▶ YOUR TASK
Begin at the first line below and copy each line exactly, ending with the line where "return ring" appears.

▶ LISTED RECORDS
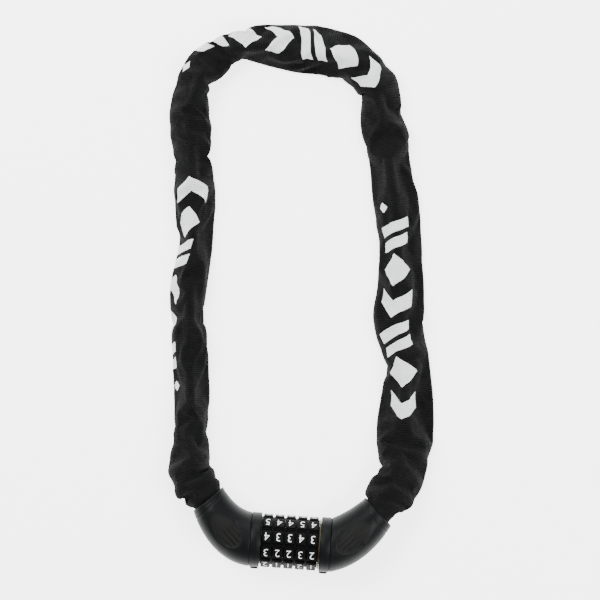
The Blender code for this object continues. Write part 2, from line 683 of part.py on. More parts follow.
# ---- sleeve ----
def sleeve_ring(point, along):
    """The section's outline at a route point, square to the route: round in the mouths, else a flattened oval."""
    side = Vector((0, 0, 1)).cross(along).normalized()
    up = along.cross(side)
    flat = min(1.0, max(0.0, (point.w - ROUND_UP_TO) / (FLAT_FROM - ROUND_UP_TO)))
    power, flatten = 2 / (2 + SLEEVE_FULLNESS * flat), 1 + SLEEVE_FLATTEN * flat
    ring = []
    for i in range(SLEEVE_SIDES):
        angle = math.tau * (i + 0.5) / SLEEVE_SIDES
        c, s = math.cos(angle), math.sin(angle)
        across = point.w * math.copysign(abs(c) ** power, c)
        height = SLEEVE_HALF_HEIGHT * math.copysign(min(1.0, flatten * abs(s) ** power), s)
        ring.append(point.xyz + side * across + up * height)
    return ring


def route_stations(dense, start, end):
    """Evenly spaced route points and directions between two distances along the route."""
    lengths = [0.0]
    for a, b in zip(dense, dense[1:]):
        lengths.append(lengths[-1] + (b.xyz - a.xyz).length)
    count = max(2, round((end - start) / SLEEVE_STEP))
    stations = []
    for k in range(count + 1):
        want = start + (end - start) * k / count
        i = max(j for j in range(len(dense) - 1) if lengths[j] <= want)
        share = (want - lengths[i]) / (lengths[i + 1] - lengths[i])
        before, after = dense[max(0, i - 2)].xyz, dense[min(len(dense) - 1, i + 3)].xyz
        stations.append((dense[i].lerp(dense[i + 1], min(share, 1.0)), (after - before).normalized()))
    return stations


def distance_of(dense, point):
    """How far along the route the point nearest to this one lies."""
    best, total, found = math.inf, 0.0, 0.0
    for a, b in zip(dense, dense[1:]):
        off = (a.xyz - point).length
        if off < best:
            best, found = off, total
        total += (b.xyz - a.xyz).length
    return found, total


def build_sleeve(name, dense, start, end, fabric):
    stations = route_stations(dense, start, end)
    rings = [sleeve_ring(point, along) for point, along in stations]
    sleeve = add(name, lofted(rings, False), fabric, Matrix())
    wall = sleeve.modifiers.new("Wall", "SOLIDIFY")
    wall.thickness = FABRIC
    wall.offset = -1
    wall.use_even_offset = True
    smooth(sleeve)


def build_chain_and_sleeve(steel, fabric):
    dense = smooth_route()
    joints, inner = chain_joints(dense)
    build_links(joints, inner, steel)
    corners = [distance_of(dense, joints[k])[0] for k in CORNER_LINKS]
    total = distance_of(dense, joints[-1])[1]
    left_mouth, _ = distance_of(dense, LOCK_CENTRE + mouth_place(-1, LEFT_COLLAR))
    right_mouth, _ = distance_of(dense, LOCK_CENTRE + mouth_place(1, RIGHT_COLLAR))
    half = CORNER_GAP / 2
    build_sleeve("sleeve_left", dense, left_mouth - SLEEVE_TUCK, corners[0] - half, fabric)
    build_sleeve("sleeve_top", dense, corners[0] + half, corners[1] - half, fabric)
    build_sleeve("sleeve_right", dense, corners[1] + half, min(right_mouth + SLEEVE_TUCK, total), fabric)


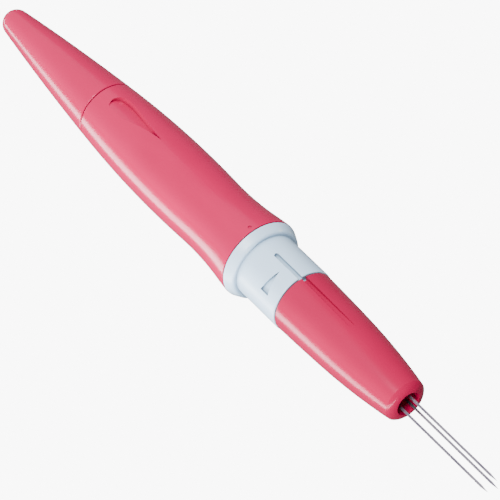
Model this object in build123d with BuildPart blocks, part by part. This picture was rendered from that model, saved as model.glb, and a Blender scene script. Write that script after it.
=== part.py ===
from build123d import *
from math import cos, radians, sin
import os

os.makedirs("parts", exist_ok=True)

# Pen-style needle-felting tool, lying along X with its needles towards +X.
# The origin is the middle of the bounding box at its bottom, so the tool's
# axis runs at the height of its widest ring. Millimetres throughout.

# ---- lengths along the tool, rear to front --------------------------------
tail_length = 33.9
barrel_length = 47.45
neck_length = 13.15
nose_length = 29.85
needle_reach = 23.05

# ---- outside radii --------------------------------------------------------
tail_tip_radius = 2.8
seam_radius = 6.28
swell_radius = 7.34
waist_radius = 7.14
flare_radius = 8.07
collar_front_radius = 7.25
neck_radius = 6.42
nose_rear_radius = 6.3
nose_shoulder_radius = 5.88
nose_front_radius = 4.17

# ---- where the outline's features stand -----------------------------------
swell_from_seam = 20.7
waist_from_front = 15.05
flare_from_front = 3.25
flare_mid_radius = 7.7
shoulder_from_nose_rear = 12.7
nose_lip_length = 0.95
nose_lip_mid_length = 0.4
nose_lip_mid_radius = 3.6
collar_width = 1.9
collar_round = 0.6
edge_round = 0.25
seam_round = 0.22
rim_round = 0.1

# ---- walls, sockets and clearances ----------------------------------------
slide_clearance = 0.07
seam_gap = 0.14
end_gap = 0.3
tail_spigot_length = 8.5
tail_spigot_radius = 4.7
tail_spigot_wall = 1.1
tail_bore_tip_radius = 1.5
tail_bore_end_wall = 5.0
bayonet_bore_radius = 5.9
lock_ring_seat = 0.7

# ---- bayonet between the barrel and the neck ------------------------------
lock_ring_thickness = 2.3
lock_stud_radius = 2.4
lock_rim_width = 1.4
lock_lug_width = 2.4
lock_lug_thickness = 1.6
lock_slot_clearance = 0.2
lock_turn = 60.0
web_thickness = 1.2
friction_ring_section = 1.0
friction_ring_from_front = 5.0
friction_ring_depth = 1.0
ring_clearance = 0.03

# ---- neck, nose socket and key --------------------------------------------
neck_plug_wall = 1.23
neck_spigot_wall = 0.7
neck_spigot_length = 8.2
key_width = 0.6
key_height = 0.3
key_clearance = 0.12
mouth_radius = 2.37
mouth_land = 4.0
mouth_round = 0.15
nose_key_length = 6.0
key_root = 0.15

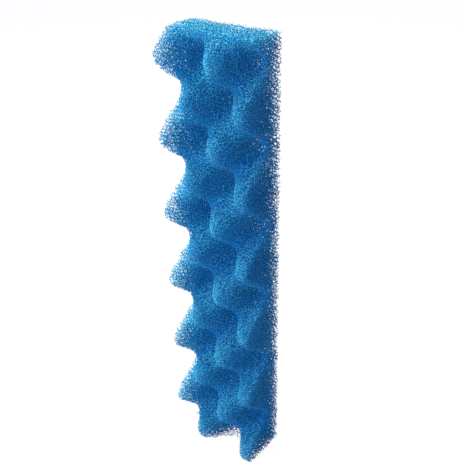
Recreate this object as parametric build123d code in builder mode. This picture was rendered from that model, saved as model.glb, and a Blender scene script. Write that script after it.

▶ FINAL ANSWER
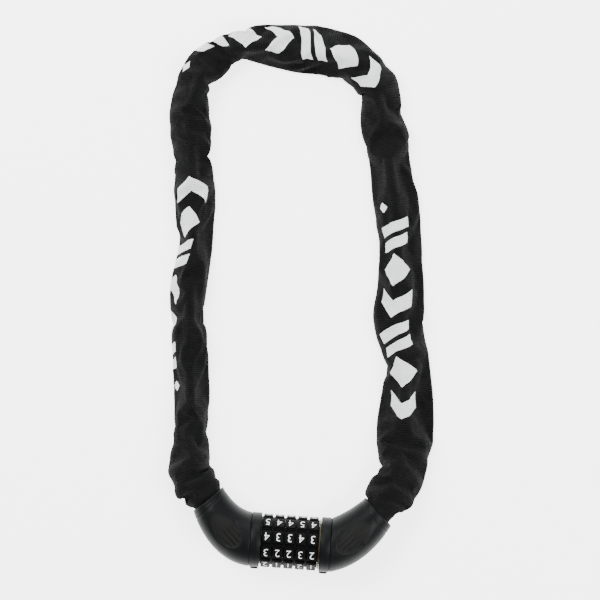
The Blender code for this object continues. Write part 2, from line 683 of part.py on. More parts follow.
# ---- sleeve ----
def sleeve_ring(point, along):
    """The section's outline at a route point, square to the route: round in the mouths, else a flattened oval."""
    side = Vector((0, 0, 1)).cross(along).normalized()
    up = along.cross(side)
    flat = min(1.0, max(0.0, (point.w - ROUND_UP_TO) / (FLAT_FROM - ROUND_UP_TO)))
    power, flatten = 2 / (2 + SLEEVE_FULLNESS * flat), 1 + SLEEVE_FLATTEN * flat
    ring = []
    for i in range(SLEEVE_SIDES):
        angle = math.tau * (i + 0.5) / SLEEVE_SIDES
        c, s = math.cos(angle), math.sin(angle)
        across = point.w * math.copysign(abs(c) ** power, c)
        height = SLEEVE_HALF_HEIGHT * math.copysign(min(1.0, flatten * abs(s) ** power), s)
        ring.append(point.xyz + side * across + up * height)
    return ring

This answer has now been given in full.